=== Exercise details ===
Output each line of the material exactly as it stands.

=== Information provided ===
········

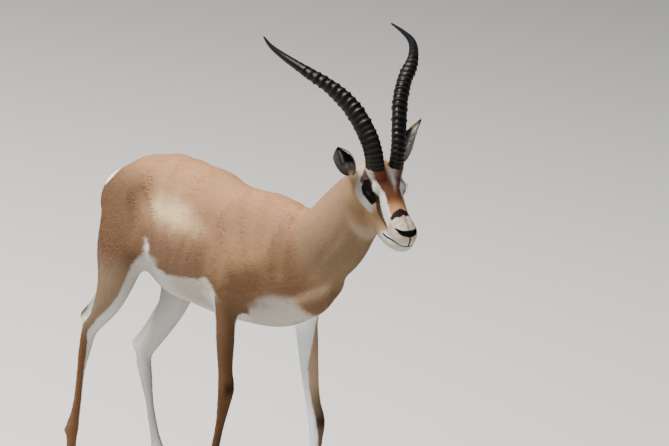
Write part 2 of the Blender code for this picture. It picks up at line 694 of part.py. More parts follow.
for side, sign in (("left", 1), ("right", -1)):
    make_horn("horn_" + side, sign)
    make_eye("eye_" + side, sign)
    make_ear("ear_" + side, side)
for foot in FEET:
    limb, side = foot.split("_")
    outward = 1 if side == "left" else -1
    make_claw(f"{limb}_claw_outer_{side}", foot, outward)
    make_claw(f"{limb}_claw_inner_{side}", foot, -outward)
form = bmesh.new()
tube(form, TAIL, TAIL_FACING, steps=2, sides=8)
object_from(form, "tail")

for thing in bpy.data.objects:
    thing.data.transform(Matrix.Translation(CENTRE_SHIFT))
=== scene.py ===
# A life-size Grant's gazelle ram in mid stride. One skin under a short coat stands in for the solid
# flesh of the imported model; horns, eyes and claws are pieces of their own. Metres, +Z up.
import math

import bmesh
import bpy
import numpy as np
from mathutils import Matrix, Vector
from mathutils.bvhtree import BVHTree


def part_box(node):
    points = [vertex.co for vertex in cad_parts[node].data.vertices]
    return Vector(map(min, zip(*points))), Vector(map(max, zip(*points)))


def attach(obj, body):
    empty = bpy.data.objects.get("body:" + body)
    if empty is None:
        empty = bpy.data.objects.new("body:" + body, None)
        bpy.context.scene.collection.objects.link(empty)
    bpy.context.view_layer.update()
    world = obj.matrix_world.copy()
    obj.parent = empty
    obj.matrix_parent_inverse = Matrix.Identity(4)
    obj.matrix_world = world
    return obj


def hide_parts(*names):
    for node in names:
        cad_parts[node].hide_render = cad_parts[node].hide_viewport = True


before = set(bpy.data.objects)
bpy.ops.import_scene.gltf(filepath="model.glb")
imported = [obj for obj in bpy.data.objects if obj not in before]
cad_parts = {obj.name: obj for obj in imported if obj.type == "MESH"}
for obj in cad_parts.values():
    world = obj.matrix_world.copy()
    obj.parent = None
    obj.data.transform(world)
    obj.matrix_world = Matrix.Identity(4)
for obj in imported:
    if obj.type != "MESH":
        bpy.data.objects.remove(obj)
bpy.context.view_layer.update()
rng = np.random.default_rng(7)

up = Vector((0, 0, 1))
ahead = Vector((1, 0, 0))
sides = {"left": 1, "right": -1}

# The head's own axes: x along the bridge of the nose, y to its left, z out of the forehead, from
# midway between the eyes. The body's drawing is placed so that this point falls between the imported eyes.
headPose = {"spot": (0.658, -0.030, 0.987), "turn": -16.6, "nod": 29.1, "lean": 7.5}


def boxMiddle(node):
    low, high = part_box(node)
    return (low + high) / 2


drawingShift = (boxMiddle("eye_left") + boxMiddle("eye_right")) / 2 - Vector(headPose["spot"])
headMatrix = (
    Matrix.Translation(headPose["spot"])
    @ Matrix.Rotation(math.radians(headPose["turn"]), 4, "Z")
    @ Matrix.Rotation(math.radians(headPose["nod"]), 4, "Y")
    @ Matrix.Rotation(math.radians(headPose["lean"]), 4, "X")
)
headTurn = np.array(headMatrix.to_3x3())
headSpot = np.array(headPose["spot"])


def toHead(spots):
    return (spots - headSpot) @ headTurn


def fromHead(spots):
    return spots @ headTurn.T + headSpot


# Rows of the trunk and neck: centre, then reach above, below and to each side.
trunkRows = [
    (-0.388, 0, 0.765, 0.020, 0.035, 0.030), (-0.355, 0, 0.768, 0.058, 0.065, 0.062),
    (-0.290, 0, 0.770, 0.090, 0.080, 0.092), (-0.215, 0, 0.775, 0.119, 0.095, 0.106),
    (-0.150, 0, 0.755, 0.154, 0.130, 0.112), (-0.080, 0, 0.725, 0.186, 0.180, 0.122),
    (0.010, 0, 0.705, 0.195, 0.170, 0.131), (0.110, 0, 0.700, 0.185, 0.170, 0.128),
    (0.200, 0, 0.700, 0.187, 0.168, 0.114), (0.290, 0, 0.705, 0.172, 0.163, 0.098),
    (0.380, 0, 0.705, 0.135, 0.135, 0.080), (0.440, 0, 0.700, 0.095, 0.095, 0.060),
    (0.478, 0, 0.700, 0.055, 0.050, 0.035),
]
neckRows = [
    (0.300, 0, 0.745, 0.105, 0.100, 0.075), (0.390, 0, 0.785, 0.106, 0.118, 0.078),
    (0.455, 0, 0.832, 0.097, 0.121, 0.072), (0.508, -0.004, 0.890, 0.090, 0.108, 0.063),
    (0.552, -0.010, 0.945, 0.078, 0.092, 0.055), (0.590, -0.018, 0.985, 0.055, 0.065, 0.045),
]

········

=== Task output ===
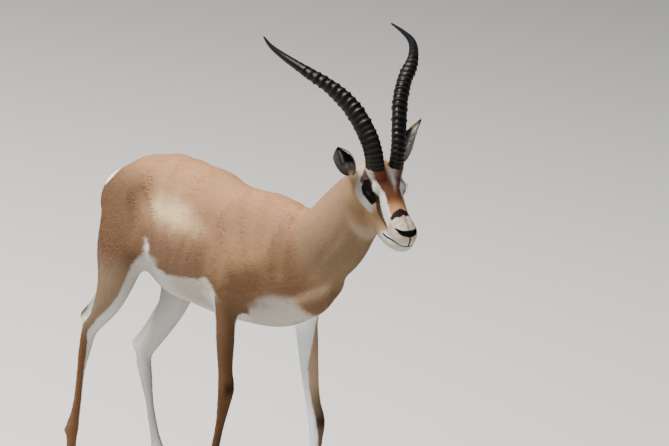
Write part 2 of the Blender code for this picture. It picks up at line 694 of part.py. More parts follow.
for side, sign in (("left", 1), ("right", -1)):
    make_horn("horn_" + side, sign)
    make_eye("eye_" + side, sign)
    make_ear("ear_" + side, side)
for foot in FEET:
    limb, side = foot.split("_")
    outward = 1 if side == "left" else -1
    make_claw(f"{limb}_claw_outer_{side}", foot, outward)
    make_claw(f"{limb}_claw_inner_{side}", foot, -outward)
form = bmesh.new()
tube(form, TAIL, TAIL_FACING, steps=2, sides=8)
object_from(form, "tail")

for thing in bpy.data.objects:
    thing.data.transform(Matrix.Translation(CENTRE_SHIFT))
=== scene.py ===
# A life-size Grant's gazelle ram in mid stride. One skin under a short coat stands in for the solid
# flesh of the imported model; horns, eyes and claws are pieces of their own. Metres, +Z up.
import math

import bmesh
import bpy
import numpy as np
from mathutils import Matrix, Vector
from mathutils.bvhtree import BVHTree


def part_box(node):
    points = [vertex.co for vertex in cad_parts[node].data.vertices]
    return Vector(map(min, zip(*points))), Vector(map(max, zip(*points)))


def attach(obj, body):
    empty = bpy.data.objects.get("body:" + body)
    if empty is None:
        empty = bpy.data.objects.new("body:" + body, None)
        bpy.context.scene.collection.objects.link(empty)
    bpy.context.view_layer.update()
    world = obj.matrix_world.copy()
    obj.parent = empty
    obj.matrix_parent_inverse = Matrix.Identity(4)
    obj.matrix_world = world
    return obj


def hide_parts(*names):
    for node in names:
        cad_parts[node].hide_render = cad_parts[node].hide_viewport = True


before = set(bpy.data.objects)
bpy.ops.import_scene.gltf(filepath="model.glb")
imported = [obj for obj in bpy.data.objects if obj not in before]
cad_parts = {obj.name: obj for obj in imported if obj.type == "MESH"}
for obj in cad_parts.values():
    world = obj.matrix_world.copy()
    obj.parent = None
    obj.data.transform(world)
    obj.matrix_world = Matrix.Identity(4)
for obj in imported:
    if obj.type != "MESH":
        bpy.data.objects.remove(obj)
bpy.context.view_layer.update()
rng = np.random.default_rng(7)

up = Vector((0, 0, 1))
ahead = Vector((1, 0, 0))
sides = {"left": 1, "right": -1}

# The head's own axes: x along the bridge of the nose, y to its left, z out of the forehead, from
# midway between the eyes. The body's drawing is placed so that this point falls between the imported eyes.
headPose = {"spot": (0.658, -0.030, 0.987), "turn": -16.6, "nod": 29.1, "lean": 7.5}


def boxMiddle(node):
    low, high = part_box(node)
    return (low + high) / 2


drawingShift = (boxMiddle("eye_left") + boxMiddle("eye_right")) / 2 - Vector(headPose["spot"])
headMatrix = (
    Matrix.Translation(headPose["spot"])
    @ Matrix.Rotation(math.radians(headPose["turn"]), 4, "Z")
    @ Matrix.Rotation(math.radians(headPose["nod"]), 4, "Y")
    @ Matrix.Rotation(math.radians(headPose["lean"]), 4, "X")
)
headTurn = np.array(headMatrix.to_3x3())
headSpot = np.array(headPose["spot"])


def toHead(spots):
    return (spots - headSpot) @ headTurn


def fromHead(spots):
    return spots @ headTurn.T + headSpot


# Rows of the trunk and neck: centre, then reach above, below and to each side.
trunkRows = [
    (-0.388, 0, 0.765, 0.020, 0.035, 0.030), (-0.355, 0, 0.768, 0.058, 0.065, 0.062),
    (-0.290, 0, 0.770, 0.090, 0.080, 0.092), (-0.215, 0, 0.775, 0.119, 0.095, 0.106),
    (-0.150, 0, 0.755, 0.154, 0.130, 0.112), (-0.080, 0, 0.725, 0.186, 0.180, 0.122),
    (0.010, 0, 0.705, 0.195, 0.170, 0.131), (0.110, 0, 0.700, 0.185, 0.170, 0.128),
    (0.200, 0, 0.700, 0.187, 0.168, 0.114), (0.290, 0, 0.705, 0.172, 0.163, 0.098),
    (0.380, 0, 0.705, 0.135, 0.135, 0.080), (0.440, 0, 0.700, 0.095, 0.095, 0.060),
    (0.478, 0, 0.700, 0.055, 0.050, 0.035),
]
neckRows = [
    (0.300, 0, 0.745, 0.105, 0.100, 0.075), (0.390, 0, 0.785, 0.106, 0.118, 0.078),
    (0.455, 0, 0.832, 0.097, 0.121, 0.072), (0.508, -0.004, 0.890, 0.090, 0.108, 0.063),
    (0.552, -0.010, 0.945, 0.078, 0.092, 0.055), (0.590, -0.018, 0.985, 0.055, 0.065, 0.045),
]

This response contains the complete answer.